As the long-time admirer that I am of the Bordallo’s work, I wanted to take the opportunity of this project to meet more closely one of my favourite sculptures of Bordallo Pinheiro: the "Byzantine Cat".
I simply started retracing with my finger the patterns of the surface, still damp, of the Cat fresh out of the mould, as a way to study the topography of the piece, and gradually added to it elements of the sculptural language that I explore in my own work. I emphasized these effects by using the wonderful drained glazes of the BP factory and - finally - I proposed the inversion of the original use of the piece, turning it from a spittoon into a censer, i.e. from a downward (liquid) movement to an upward (smoky) movement.

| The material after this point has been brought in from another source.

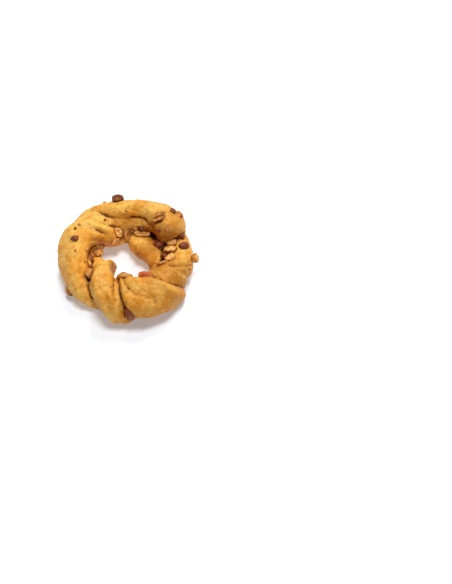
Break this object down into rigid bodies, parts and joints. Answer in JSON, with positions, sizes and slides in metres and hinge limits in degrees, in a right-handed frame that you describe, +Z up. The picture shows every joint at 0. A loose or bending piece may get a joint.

It was a great pleasure to develop this sculpture based on a work I admire so much, and to be able to count on the support of the wonderful staff of the BP Factory in this work: thanks again, everyone!
The tureen, which had been forgotten for four centuries, now exuding only the generosity to the one whereby the city was named after, is used to shelter different types of creatures, still searching for that initial warm gesture.